-- Start of Supplied data --

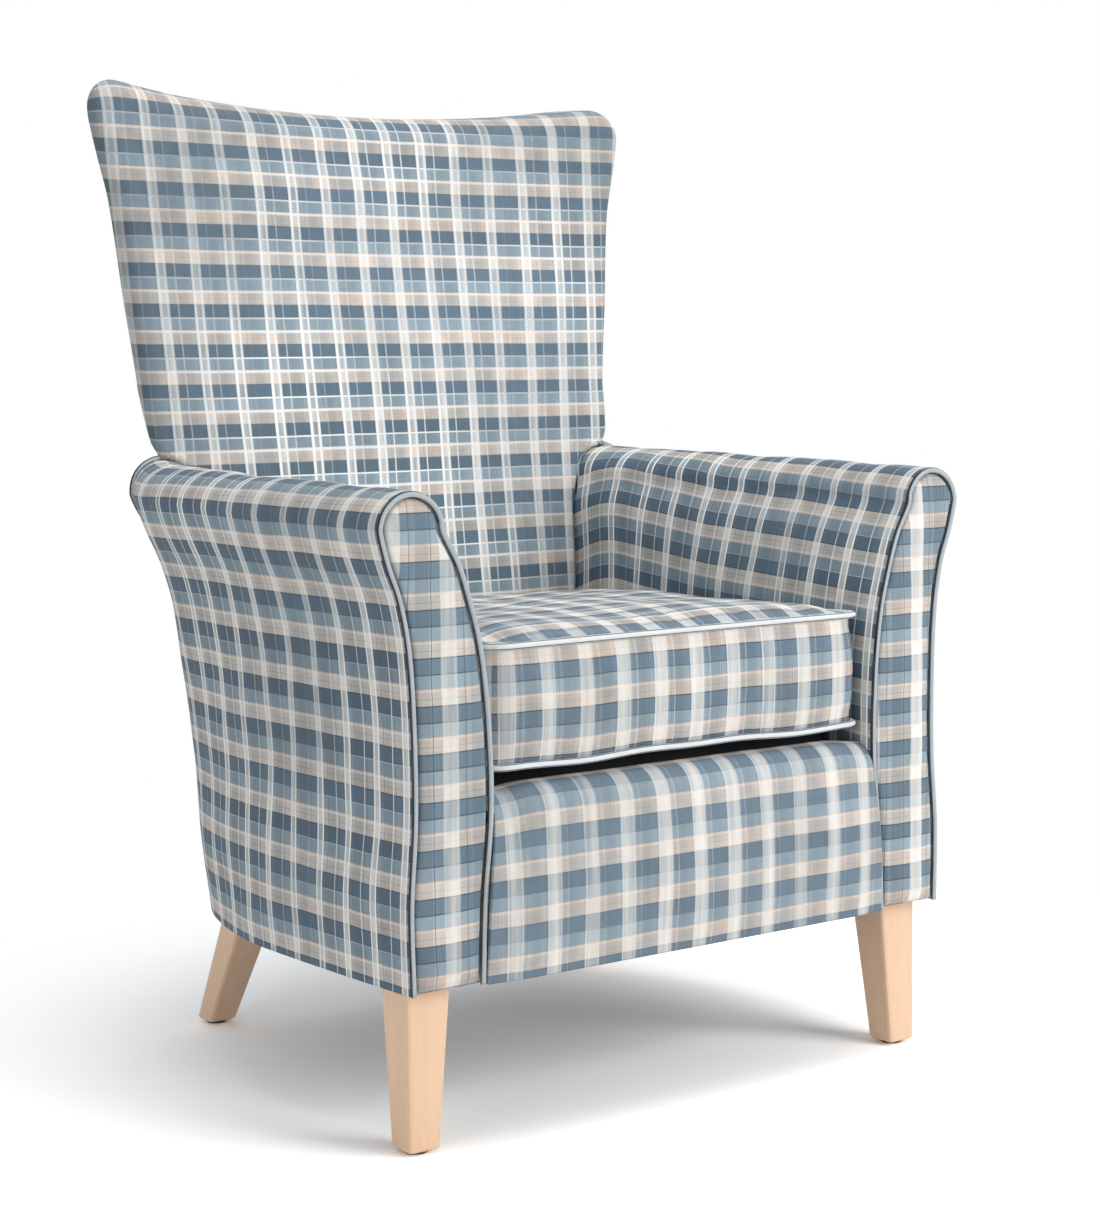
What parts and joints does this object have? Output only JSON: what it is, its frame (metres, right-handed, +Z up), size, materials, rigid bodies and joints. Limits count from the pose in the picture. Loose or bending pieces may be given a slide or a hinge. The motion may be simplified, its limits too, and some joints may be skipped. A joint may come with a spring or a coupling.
{
  "type": "fireside chair",
  "caption": "Upholstered fireside chair with a high back, padded arms, loose box cushion and splayed timber legs.",
  "frame": {"origin": "on the floor under the middle of the chair, halfway between its front and its rear", "axes": "+Z up, the front faces -Y, +X to the right of someone looking at the chair along +Y"},
  "size_m": [0.7714, 0.7034, 1.1002],
  "materials": {
    "leg_wood": "satin pale beech",
    "glide_plastic": "matt black",
    "fastener_steel": "zinc plated",
    "clip_plastic": "matt black",
    "spring_steel": "drawn wire",
    "frame_wood": "sawn beech",
    "webbing": "woven",
    "black_cloth": "matt black woven",
    "foam": "open-cell foam",
    "plaid_cloth": "soft woven check in blue-grey, cream and beige",
    "dark_piping": "dark piping",
    "pale_piping": "cream piping",
    "zip_tape": "woven tape",
    "zip_metal": "satin"
  },
  "bodies": {
    "chair": {"front_leg_left": "leg_wood", "front_leg_right": "leg_wood", "rear_leg_left": "leg_wood", "rear_leg_right": "leg_wood", "leg_glides": "glide_plastic", "leg_bolts": "fastener_steel", "leg_nuts": "fastener_steel", "leg_blocks": "frame_wood", "seat_front_rail": "frame_wood", "seat_back_rail": "frame_wood", "seat_side_rails": "frame_wood", "arm_post_left": "frame_wood", "arm_post_right": "frame_wood", "arm_rear_post_left": "frame_wood", "arm_rear_post_right": "frame_wood", "arm_top_rail_left": "frame_wood", "arm_top_rail_right": "frame_wood", "arm_tack_rail_left": "frame_wood", "arm_tack_rail_right": "frame_wood", "back_upright_left": "frame_wood", "back_upright_right": "frame_wood", "crest_rail": "frame_wood", "lumbar_rail": "frame_wood", "rail_dowels": "frame_wood", "seat_springs": "spring_steel", "spring_clips": "clip_plastic", "spring_cover": "webbing", "platform_pad": "foam", "platform_cloth": "black_cloth", "front_border_foam": "foam", "front_border_cover": "plaid_cloth", "arm_foam_left": "foam", "arm_foam_right": "foam", "arm_cover_left": "plaid_cloth", "arm_cover_right": "plaid_cloth", "arm_facing_left": "plaid_cloth", "arm_facing_right": "plaid_cloth", "facing_piping_left": "dark_piping", "facing_piping_right": "dark_piping", "back_webbing": "webbing", "back_foam": "foam", "inside_back_cover": "plaid_cloth", "outside_back_cover": "plaid_cloth", "dust_cover": "black_cloth"},
    "cushion": {"cushion_foam": "foam", "cushion_top": "plaid_cloth", "cushion_bottom": "plaid_cloth", "cushion_border": "plaid_cloth", "cushion_piping_top": "pale_piping", "cushion_piping_bottom": "pale_piping", "cushion_zip": "zip_tape"},
    "zip_slider": {"zip_slider": "zip_metal"}
  },
  "joints": [
    {"name": "cushion_lift", "type": "slide", "parent": "chair", "child": "cushion", "axis": [0, 0, 1], "range_m": [0, 0.32]},
    {"name": "zip_pull", "type": "slide", "parent": "cushion", "child": "zip_slider", "axis": [-1, 0, 0], "range_m": [0, 0.38]}
  ]
}
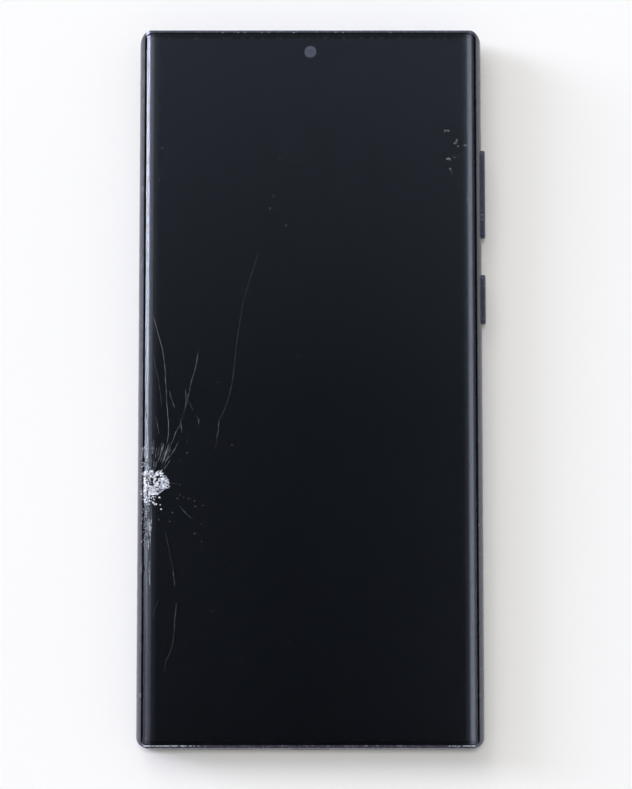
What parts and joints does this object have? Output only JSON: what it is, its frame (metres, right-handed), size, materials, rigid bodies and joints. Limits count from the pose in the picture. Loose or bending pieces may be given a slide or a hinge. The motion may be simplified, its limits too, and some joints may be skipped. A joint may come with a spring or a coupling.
{
  "type": "phone with a shattered screen",
  "caption": "Slab phone with glass curved down both long sides, its front glass crushed at the left edge and cracked across, with side keys, card tray and stowed stylus.",
  "frame": {"origin": "under the middle of the body, at the level of the rear camera rings' faces", "axes": "+X to the right facing the screen, +Y towards the top end, +Z out of the screen"},
  "size_m": [0.0787, 0.1632, 0.0101],
  "materials": {
    "front_glass": "polished, shattered at the left edge",
    "display": "dark, switched off",
    "frame_metal": "polished anodised, scuffed",
    "split_plastic": "satin",
    "rear_glass": "satin, painted behind",
    "lens_glass": "polished, dark",
    "camera_black": "matt",
    "flash": "milky",
    "graphite": "matt sheet",
    "glue": "adhesive film",
    "steel": "pressed",
    "copper": "bare",
    "chip": "moulded",
    "board": "solder mask",
    "black_plastic": "moulded",
    "battery_wrap": "film wrap",
    "flex": "polyimide",
    "card_plastic": "plain",
    "stylus_black": "soft touch"
  },
  "bodies": {
    "handset": {"cover_glass": "front_glass", "display_panel": "display", "backing_sheet": "graphite", "front_gasket": "glue", "mid_frame": "frame_metal", "antenna_splits": "split_plastic", "rear_glass": "rear_glass", "rear_gasket": "glue", "camera_ring_upper": "frame_metal", "camera_ring_middle": "frame_metal", "camera_ring_lower": "frame_metal", "camera_window_upper": "lens_glass", "camera_window_middle": "lens_glass", "camera_window_lower": "lens_glass", "camera_module_upper": "camera_black", "camera_module_middle": "camera_black", "camera_module_lower": "camera_black", "flash_lens": "flash", "front_camera": "camera_black", "earpiece": "steel", "vapour_chamber": "copper", "fingerprint_sensor": "chip", "main_board": "board", "processor": "chip", "board_shield": "steel", "memory_chip": "chip", "upper_cover": "black_plastic", "lower_cover": "black_plastic", "cover_screws": "steel", "battery": "battery_wrap", "battery_adhesive": "glue", "ferrite_sheet": "graphite", "charging_coil": "copper", "interconnect_flex": "flex", "display_flex": "flex", "sub_board": "board", "socket_shell": "steel", "socket_tongue": "black_plastic", "loudspeaker": "black_plastic", "speaker_mesh": "steel", "bottom_microphone": "steel", "vibration_motor": "steel", "card_socket": "steel", "key_bracket": "steel", "key_flex": "flex", "key_domes": "steel", "stylus_silo": "black_plastic"},
    "volume_rocker": {"volume_rocker": "frame_metal"},
    "power_key": {"power_key": "frame_metal"},
    "card_tray": {"card_tray": "frame_metal", "card": "card_plastic"},
    "stylus": {"stylus_barrel": "stylus_black", "stylus_tip": "stylus_black", "stylus_core": "copper", "stylus_board": "board"},
    "stylus_clicker": {"stylus_clicker": "frame_metal"},
    "stylus_button": {"stylus_button": "stylus_black"},
    "stylus_nib": {"stylus_nib": "camera_black"}
  },
  "joints": [
    {"name": "volume_rocker_tilt", "type": "hinge", "parent": "handset", "child": "volume_rocker", "pos_m": [0.0361, 0.04425, 0.00565], "axis": [0, 0, 1], "range_deg": [-1.2, 1.2], "stiffness_Nm_per_rad": 0.5},
    {"name": "power_key_press", "type": "slide", "parent": "handset", "child": "power_key", "axis": [-1, 0, 0], "range_m": [0, 0.00025], "stiffness_N_per_m": 4000},
    {"name": "card_tray_slide", "type": "slide", "parent": "handset", "child": "card_tray", "axis": [0, -1, 0], "range_m": [0, 0.024]},
    {"name": "stylus_slide", "type": "slide", "parent": "handset", "child": "stylus", "axis": [0, -1, 0], "range_m": [0, 0.108]},
    {"name": "clicker_slide", "type": "slide", "parent": "stylus", "child": "stylus_clicker", "axis": [0, -1, 0], "range_m": [0, 0.001]},
    {"name": "stylus_button_press", "type": "slide", "parent": "stylus", "child": "stylus_button", "axis": [0, 0, 1], "range_m": [0, 0.0002], "stiffness_N_per_m": 3000},
    {"name": "nib_press", "type": "slide", "parent": "stylus", "child": "stylus_nib", "axis": [0, -1, 0], "range_m": [0, 0.0003], "stiffness_N_per_m": 2000}
  ]
}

-- End of Supplied data --

◆ The task ◆
Repeat the entries shown above, every one, word for word.

◆ Correct response ◆
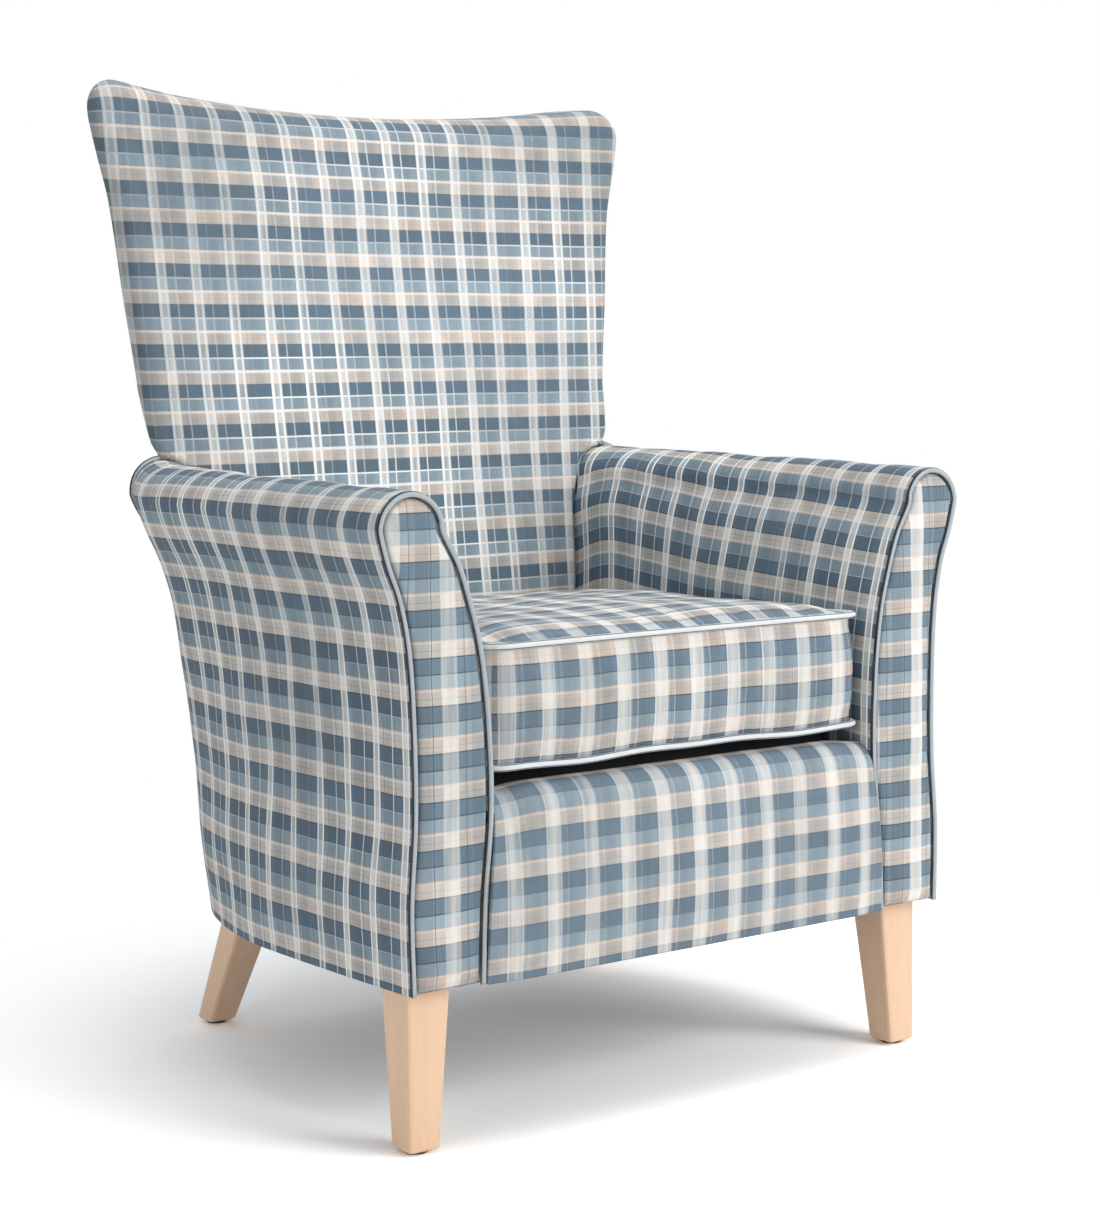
What parts and joints does this object have? Output only JSON: what it is, its frame (metres, right-handed, +Z up), size, materials, rigid bodies and joints. Limits count from the pose in the picture. Loose or bending pieces may be given a slide or a hinge. The motion may be simplified, its limits too, and some joints may be skipped. A joint may come with a spring or a coupling.
{
  "type": "fireside chair",
  "caption": "Upholstered fireside chair with a high back, padded arms, loose box cushion and splayed timber legs.",
  "frame": {"origin": "on the floor under the middle of the chair, halfway between its front and its rear", "axes": "+Z up, the front faces -Y, +X to the right of someone looking at the chair along +Y"},
  "size_m": [0.7714, 0.7034, 1.1002],
  "materials": {
    "leg_wood": "satin pale beech",
    "glide_plastic": "matt black",
    "fastener_steel": "zinc plated",
    "clip_plastic": "matt black",
    "spring_steel": "drawn wire",
    "frame_wood": "sawn beech",
    "webbing": "woven",
    "black_cloth": "matt black woven",
    "foam": "open-cell foam",
    "plaid_cloth": "soft woven check in blue-grey, cream and beige",
    "dark_piping": "dark piping",
    "pale_piping": "cream piping",
    "zip_tape": "woven tape",
    "zip_metal": "satin"
  },
  "bodies": {
    "chair": {"front_leg_left": "leg_wood", "front_leg_right": "leg_wood", "rear_leg_left": "leg_wood", "rear_leg_right": "leg_wood", "leg_glides": "glide_plastic", "leg_bolts": "fastener_steel", "leg_nuts": "fastener_steel", "leg_blocks": "frame_wood", "seat_front_rail": "frame_wood", "seat_back_rail": "frame_wood", "seat_side_rails": "frame_wood", "arm_post_left": "frame_wood", "arm_post_right": "frame_wood", "arm_rear_post_left": "frame_wood", "arm_rear_post_right": "frame_wood", "arm_top_rail_left": "frame_wood", "arm_top_rail_right": "frame_wood", "arm_tack_rail_left": "frame_wood", "arm_tack_rail_right": "frame_wood", "back_upright_left": "frame_wood", "back_upright_right": "frame_wood", "crest_rail": "frame_wood", "lumbar_rail": "frame_wood", "rail_dowels": "frame_wood", "seat_springs": "spring_steel", "spring_clips": "clip_plastic", "spring_cover": "webbing", "platform_pad": "foam", "platform_cloth": "black_cloth", "front_border_foam": "foam", "front_border_cover": "plaid_cloth", "arm_foam_left": "foam", "arm_foam_right": "foam", "arm_cover_left": "plaid_cloth", "arm_cover_right": "plaid_cloth", "arm_facing_left": "plaid_cloth", "arm_facing_right": "plaid_cloth", "facing_piping_left": "dark_piping", "facing_piping_right": "dark_piping", "back_webbing": "webbing", "back_foam": "foam", "inside_back_cover": "plaid_cloth", "outside_back_cover": "plaid_cloth", "dust_cover": "black_cloth"},
    "cushion": {"cushion_foam": "foam", "cushion_top": "plaid_cloth", "cushion_bottom": "plaid_cloth", "cushion_border": "plaid_cloth", "cushion_piping_top": "pale_piping", "cushion_piping_bottom": "pale_piping", "cushion_zip": "zip_tape"},
    "zip_slider": {"zip_slider": "zip_metal"}
  },
  "joints": [
    {"name": "cushion_lift", "type": "slide", "parent": "chair", "child": "cushion", "axis": [0, 0, 1], "range_m": [0, 0.32]},
    {"name": "zip_pull", "type": "slide", "parent": "cushion", "child": "zip_slider", "axis": [-1, 0, 0], "range_m": [0, 0.38]}
  ]
}
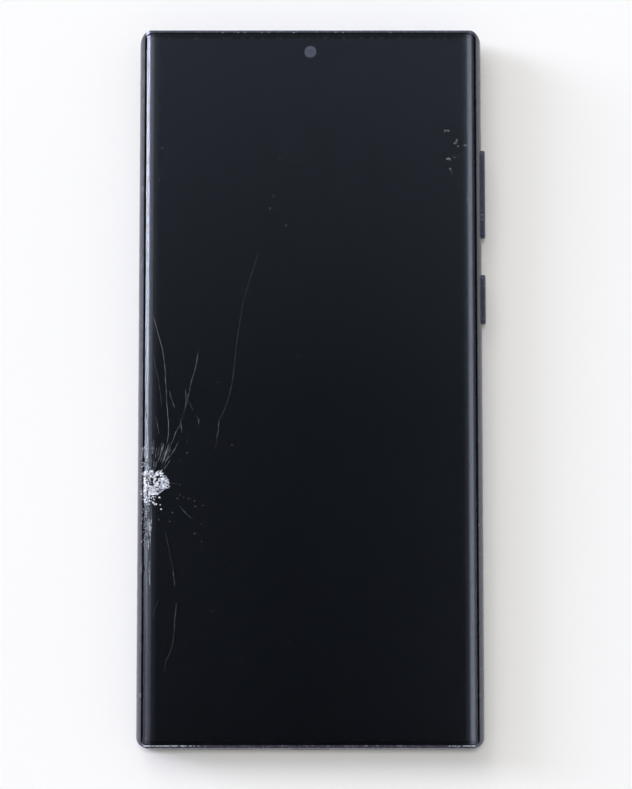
What parts and joints does this object have? Output only JSON: what it is, its frame (metres, right-handed), size, materials, rigid bodies and joints. Limits count from the pose in the picture. Loose or bending pieces may be given a slide or a hinge. The motion may be simplified, its limits too, and some joints may be skipped. A joint may come with a spring or a coupling.
{
  "type": "phone with a shattered screen",
  "caption": "Slab phone with glass curved down both long sides, its front glass crushed at the left edge and cracked across, with side keys, card tray and stowed stylus.",
  "frame": {"origin": "under the middle of the body, at the level of the rear camera rings' faces", "axes": "+X to the right facing the screen, +Y towards the top end, +Z out of the screen"},
  "size_m": [0.0787, 0.1632, 0.0101],
  "materials": {
    "front_glass": "polished, shattered at the left edge",
    "display": "dark, switched off",
    "frame_metal": "polished anodised, scuffed",
    "split_plastic": "satin",
    "rear_glass": "satin, painted behind",
    "lens_glass": "polished, dark",
    "camera_black": "matt",
    "flash": "milky",
    "graphite": "matt sheet",
    "glue": "adhesive film",
    "steel": "pressed",
    "copper": "bare",
    "chip": "moulded",
    "board": "solder mask",
    "black_plastic": "moulded",
    "battery_wrap": "film wrap",
    "flex": "polyimide",
    "card_plastic": "plain",
    "stylus_black": "soft touch"
  },
  "bodies": {
    "handset": {"cover_glass": "front_glass", "display_panel": "display", "backing_sheet": "graphite", "front_gasket": "glue", "mid_frame": "frame_metal", "antenna_splits": "split_plastic", "rear_glass": "rear_glass", "rear_gasket": "glue", "camera_ring_upper": "frame_metal", "camera_ring_middle": "frame_metal", "camera_ring_lower": "frame_metal", "camera_window_upper": "lens_glass", "camera_window_middle": "lens_glass", "camera_window_lower": "lens_glass", "camera_module_upper": "camera_black", "camera_module_middle": "camera_black", "camera_module_lower": "camera_black", "flash_lens": "flash", "front_camera": "camera_black", "earpiece": "steel", "vapour_chamber": "copper", "fingerprint_sensor": "chip", "main_board": "board", "processor": "chip", "board_shield": "steel", "memory_chip": "chip", "upper_cover": "black_plastic", "lower_cover": "black_plastic", "cover_screws": "steel", "battery": "battery_wrap", "battery_adhesive": "glue", "ferrite_sheet": "graphite", "charging_coil": "copper", "interconnect_flex": "flex", "display_flex": "flex", "sub_board": "board", "socket_shell": "steel", "socket_tongue": "black_plastic", "loudspeaker": "black_plastic", "speaker_mesh": "steel", "bottom_microphone": "steel", "vibration_motor": "steel", "card_socket": "steel", "key_bracket": "steel", "key_flex": "flex", "key_domes": "steel", "stylus_silo": "black_plastic"},
    "volume_rocker": {"volume_rocker": "frame_metal"},
    "power_key": {"power_key": "frame_metal"},
    "card_tray": {"card_tray": "frame_metal", "card": "card_plastic"},
    "stylus": {"stylus_barrel": "stylus_black", "stylus_tip": "stylus_black", "stylus_core": "copper", "stylus_board": "board"},
    "stylus_clicker": {"stylus_clicker": "frame_metal"},
    "stylus_button": {"stylus_button": "stylus_black"},
    "stylus_nib": {"stylus_nib": "camera_black"}
  },
  "joints": [
    {"name": "volume_rocker_tilt", "type": "hinge", "parent": "handset", "child": "volume_rocker", "pos_m": [0.0361, 0.04425, 0.00565], "axis": [0, 0, 1], "range_deg": [-1.2, 1.2], "stiffness_Nm_per_rad": 0.5},
    {"name": "power_key_press", "type": "slide", "parent": "handset", "child": "power_key", "axis": [-1, 0, 0], "range_m": [0, 0.00025], "stiffness_N_per_m": 4000},
    {"name": "card_tray_slide", "type": "slide", "parent": "handset", "child": "card_tray", "axis": [0, -1, 0], "range_m": [0, 0.024]},
    {"name": "stylus_slide", "type": "slide", "parent": "handset", "child": "stylus", "axis": [0, -1, 0], "range_m": [0, 0.108]},
    {"name": "clicker_slide", "type": "slide", "parent": "stylus", "child": "stylus_clicker", "axis": [0, -1, 0], "range_m": [0, 0.001]},
    {"name": "stylus_button_press", "type": "slide", "parent": "stylus", "child": "stylus_button", "axis": [0, 0, 1], "range_m": [0, 0.0002], "stiffness_N_per_m": 3000},
    {"name": "nib_press", "type": "slide", "parent": "stylus", "child": "stylus_nib", "axis": [0, -1, 0], "range_m": [0, 0.0003], "stiffness_N_per_m": 2000}
  ]
}